BERMAN: Well, I think this is, as I said sort of in my remarks, I think this is an important time. I think it’s an important time for a couple of reasons. It’s an important time because there’s ferment within Iran and Iranian opposition groups need to be organized and prepare and espousing a message that resonates on the street because of this ferment. And not equally importantly but from an American policy-maker perspective certainly important, we have to be smarter about what’s happening within Iran, what the consequences, intended and unintended, of our policies are.

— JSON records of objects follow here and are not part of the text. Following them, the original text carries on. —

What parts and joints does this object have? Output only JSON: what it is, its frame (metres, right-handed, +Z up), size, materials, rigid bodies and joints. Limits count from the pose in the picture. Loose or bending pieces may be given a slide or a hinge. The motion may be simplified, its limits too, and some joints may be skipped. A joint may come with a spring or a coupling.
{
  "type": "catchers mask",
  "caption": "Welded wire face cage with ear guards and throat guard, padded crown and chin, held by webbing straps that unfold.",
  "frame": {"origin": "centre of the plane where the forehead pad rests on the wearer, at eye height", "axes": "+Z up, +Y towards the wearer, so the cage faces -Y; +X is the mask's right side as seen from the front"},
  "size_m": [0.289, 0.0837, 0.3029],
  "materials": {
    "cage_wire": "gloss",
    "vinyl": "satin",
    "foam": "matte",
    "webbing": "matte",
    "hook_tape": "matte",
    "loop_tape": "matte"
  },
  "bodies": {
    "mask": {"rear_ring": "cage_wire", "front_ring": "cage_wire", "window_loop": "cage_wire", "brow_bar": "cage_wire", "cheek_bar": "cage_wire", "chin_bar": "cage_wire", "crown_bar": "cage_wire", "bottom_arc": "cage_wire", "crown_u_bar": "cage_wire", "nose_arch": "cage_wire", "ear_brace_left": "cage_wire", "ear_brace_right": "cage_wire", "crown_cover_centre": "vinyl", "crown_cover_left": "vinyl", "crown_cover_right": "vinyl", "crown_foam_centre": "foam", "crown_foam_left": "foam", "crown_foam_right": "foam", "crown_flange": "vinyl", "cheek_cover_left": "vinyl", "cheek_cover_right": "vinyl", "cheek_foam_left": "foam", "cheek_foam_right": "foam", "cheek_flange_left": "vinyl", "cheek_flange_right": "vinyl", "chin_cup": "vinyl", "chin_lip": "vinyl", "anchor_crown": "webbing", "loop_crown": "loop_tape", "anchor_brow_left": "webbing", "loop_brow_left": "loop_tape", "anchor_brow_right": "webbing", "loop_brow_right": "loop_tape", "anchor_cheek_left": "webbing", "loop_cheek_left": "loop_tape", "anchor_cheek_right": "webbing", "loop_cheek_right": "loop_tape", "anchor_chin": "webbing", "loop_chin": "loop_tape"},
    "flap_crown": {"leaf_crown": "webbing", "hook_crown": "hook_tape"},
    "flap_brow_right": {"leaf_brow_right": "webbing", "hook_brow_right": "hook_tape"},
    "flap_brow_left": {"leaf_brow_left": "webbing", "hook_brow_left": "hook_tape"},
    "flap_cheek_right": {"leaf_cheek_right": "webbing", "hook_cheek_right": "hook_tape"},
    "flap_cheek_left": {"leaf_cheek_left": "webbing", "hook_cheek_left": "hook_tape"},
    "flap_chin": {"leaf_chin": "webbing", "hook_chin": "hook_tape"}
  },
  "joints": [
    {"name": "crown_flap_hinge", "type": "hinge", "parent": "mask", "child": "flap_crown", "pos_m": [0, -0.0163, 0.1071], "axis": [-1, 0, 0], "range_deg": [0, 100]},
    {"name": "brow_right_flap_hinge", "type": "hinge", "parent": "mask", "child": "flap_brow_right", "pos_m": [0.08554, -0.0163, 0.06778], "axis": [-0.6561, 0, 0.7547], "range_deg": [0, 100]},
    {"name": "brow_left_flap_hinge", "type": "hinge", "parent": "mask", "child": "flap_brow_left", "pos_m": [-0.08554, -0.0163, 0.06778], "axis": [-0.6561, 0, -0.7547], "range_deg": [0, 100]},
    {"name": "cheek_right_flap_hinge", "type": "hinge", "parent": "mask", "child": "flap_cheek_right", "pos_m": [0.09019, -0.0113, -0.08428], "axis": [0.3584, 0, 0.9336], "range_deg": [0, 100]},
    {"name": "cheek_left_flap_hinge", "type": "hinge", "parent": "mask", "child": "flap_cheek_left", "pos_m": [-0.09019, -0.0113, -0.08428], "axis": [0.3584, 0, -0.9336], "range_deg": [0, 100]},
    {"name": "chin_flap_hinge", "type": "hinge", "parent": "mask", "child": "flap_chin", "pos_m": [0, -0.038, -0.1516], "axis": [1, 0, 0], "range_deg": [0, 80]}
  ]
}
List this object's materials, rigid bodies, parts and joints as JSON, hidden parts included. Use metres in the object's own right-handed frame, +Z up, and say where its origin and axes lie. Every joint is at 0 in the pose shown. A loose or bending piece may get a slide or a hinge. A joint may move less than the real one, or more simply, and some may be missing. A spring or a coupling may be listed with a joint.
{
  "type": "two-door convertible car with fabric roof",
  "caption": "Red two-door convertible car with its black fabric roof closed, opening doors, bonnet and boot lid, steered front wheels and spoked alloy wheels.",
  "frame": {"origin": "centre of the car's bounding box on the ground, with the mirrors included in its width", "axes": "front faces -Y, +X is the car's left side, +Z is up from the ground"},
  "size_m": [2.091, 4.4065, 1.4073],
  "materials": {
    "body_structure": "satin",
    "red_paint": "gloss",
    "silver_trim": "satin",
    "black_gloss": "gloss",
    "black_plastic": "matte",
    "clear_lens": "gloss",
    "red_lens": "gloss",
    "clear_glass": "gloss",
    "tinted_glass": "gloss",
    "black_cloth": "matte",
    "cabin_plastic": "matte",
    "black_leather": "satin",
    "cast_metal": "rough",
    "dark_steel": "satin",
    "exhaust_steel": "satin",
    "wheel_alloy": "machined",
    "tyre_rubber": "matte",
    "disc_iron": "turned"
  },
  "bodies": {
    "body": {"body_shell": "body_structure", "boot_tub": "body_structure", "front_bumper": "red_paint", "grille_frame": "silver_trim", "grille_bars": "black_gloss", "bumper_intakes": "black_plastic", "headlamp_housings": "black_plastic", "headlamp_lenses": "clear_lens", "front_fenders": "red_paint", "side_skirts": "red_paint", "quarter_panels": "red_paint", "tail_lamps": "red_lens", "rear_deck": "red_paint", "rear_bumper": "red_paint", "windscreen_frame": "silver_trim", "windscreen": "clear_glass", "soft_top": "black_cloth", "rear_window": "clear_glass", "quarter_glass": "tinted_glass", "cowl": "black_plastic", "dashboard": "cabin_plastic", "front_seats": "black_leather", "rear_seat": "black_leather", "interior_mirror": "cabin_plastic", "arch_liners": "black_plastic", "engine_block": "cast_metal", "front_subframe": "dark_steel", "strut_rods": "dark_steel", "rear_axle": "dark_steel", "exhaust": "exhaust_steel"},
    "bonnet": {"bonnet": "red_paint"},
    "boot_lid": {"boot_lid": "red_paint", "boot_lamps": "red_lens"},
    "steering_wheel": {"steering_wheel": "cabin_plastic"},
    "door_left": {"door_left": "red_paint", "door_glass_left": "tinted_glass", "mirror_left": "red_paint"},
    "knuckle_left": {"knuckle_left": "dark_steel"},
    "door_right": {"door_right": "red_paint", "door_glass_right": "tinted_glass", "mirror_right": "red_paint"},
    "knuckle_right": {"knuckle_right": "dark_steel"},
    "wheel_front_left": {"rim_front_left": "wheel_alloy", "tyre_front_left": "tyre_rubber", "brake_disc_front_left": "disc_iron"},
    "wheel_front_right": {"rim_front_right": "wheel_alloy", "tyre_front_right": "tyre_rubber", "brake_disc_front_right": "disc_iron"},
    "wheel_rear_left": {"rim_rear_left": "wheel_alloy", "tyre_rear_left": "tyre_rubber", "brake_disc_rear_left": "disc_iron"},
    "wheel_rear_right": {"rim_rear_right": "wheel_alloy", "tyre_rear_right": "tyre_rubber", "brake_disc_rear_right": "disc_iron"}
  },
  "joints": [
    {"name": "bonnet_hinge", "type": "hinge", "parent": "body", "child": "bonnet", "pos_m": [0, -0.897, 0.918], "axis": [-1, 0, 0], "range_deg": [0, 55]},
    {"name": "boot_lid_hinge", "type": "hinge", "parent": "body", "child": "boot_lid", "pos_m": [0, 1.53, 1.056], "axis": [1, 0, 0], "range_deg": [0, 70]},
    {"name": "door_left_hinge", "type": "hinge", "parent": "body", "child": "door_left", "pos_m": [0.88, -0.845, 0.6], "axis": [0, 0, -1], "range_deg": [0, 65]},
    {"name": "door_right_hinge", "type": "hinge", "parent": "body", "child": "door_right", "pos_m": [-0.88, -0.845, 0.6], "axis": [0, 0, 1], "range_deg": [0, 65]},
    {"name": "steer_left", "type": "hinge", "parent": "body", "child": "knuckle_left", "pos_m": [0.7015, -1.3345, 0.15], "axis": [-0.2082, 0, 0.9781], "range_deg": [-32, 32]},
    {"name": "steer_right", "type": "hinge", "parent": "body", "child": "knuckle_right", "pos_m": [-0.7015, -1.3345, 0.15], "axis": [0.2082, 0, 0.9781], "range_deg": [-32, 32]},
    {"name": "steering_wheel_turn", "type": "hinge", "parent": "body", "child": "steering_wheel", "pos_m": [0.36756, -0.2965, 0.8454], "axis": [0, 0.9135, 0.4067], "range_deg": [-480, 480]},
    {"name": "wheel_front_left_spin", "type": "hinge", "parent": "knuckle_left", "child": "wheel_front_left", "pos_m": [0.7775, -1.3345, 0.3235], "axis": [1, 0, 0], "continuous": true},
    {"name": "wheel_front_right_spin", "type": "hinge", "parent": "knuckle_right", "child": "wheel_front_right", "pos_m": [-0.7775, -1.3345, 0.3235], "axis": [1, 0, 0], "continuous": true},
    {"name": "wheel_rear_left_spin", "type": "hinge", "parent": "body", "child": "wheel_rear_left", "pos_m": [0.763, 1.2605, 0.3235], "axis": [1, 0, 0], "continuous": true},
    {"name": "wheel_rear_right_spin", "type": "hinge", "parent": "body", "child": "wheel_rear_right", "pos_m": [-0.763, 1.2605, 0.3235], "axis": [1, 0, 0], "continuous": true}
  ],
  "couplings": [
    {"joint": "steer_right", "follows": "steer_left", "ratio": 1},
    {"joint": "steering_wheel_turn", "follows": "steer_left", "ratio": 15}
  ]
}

And as we move forward, toward a different approach, hopefully a more comprehensive strategy that emphasizes things that have been neglected for a better part of a decade, figuring out sort of what the hidden obstacles are, who the key players are, and what the most effective strategies are. Again, not tactics, right? Sanctions are tactics. I couldn’t agree more. Sanctions cannot be a substitute for a broader vision of where we want Iran to be in a context that makes it a partner, not an adversary of the United States. Sanctions will not do that. Sanctions are a tool. Sanctions bring you into the start of that conversation. Where the conversation goes from there is a question for all of you, is a question for the White House, the new administration, and it’s a question that you should be asking publicly.

SEPEHRAAD: Absolutely. Mr. Uskowi?

USKOWI: The emphasis of the conference was on IRGC so I talked about dismantling of IRGC. Dismantling IRGC means dismantling the regime. IRGC is the most important component of the regime. The Islamic Republic cannot survive without the IRGC. So, of course the opposition inside Iran, the opposition outside Iran should unite and be the main force of not only dismantling the regime but also creating alternative to the regime for future of the country. For those of us outside, especially for this administration and European counties, if they help the dismantling of IRGC they are indeed helping us with dismantling of the regime.

SEPEHRAAD: And on that excellent note, ladies and gentlemen, please join me in thanking all of our speakers today. [Applause] And thank you again for joining us today. Thank you.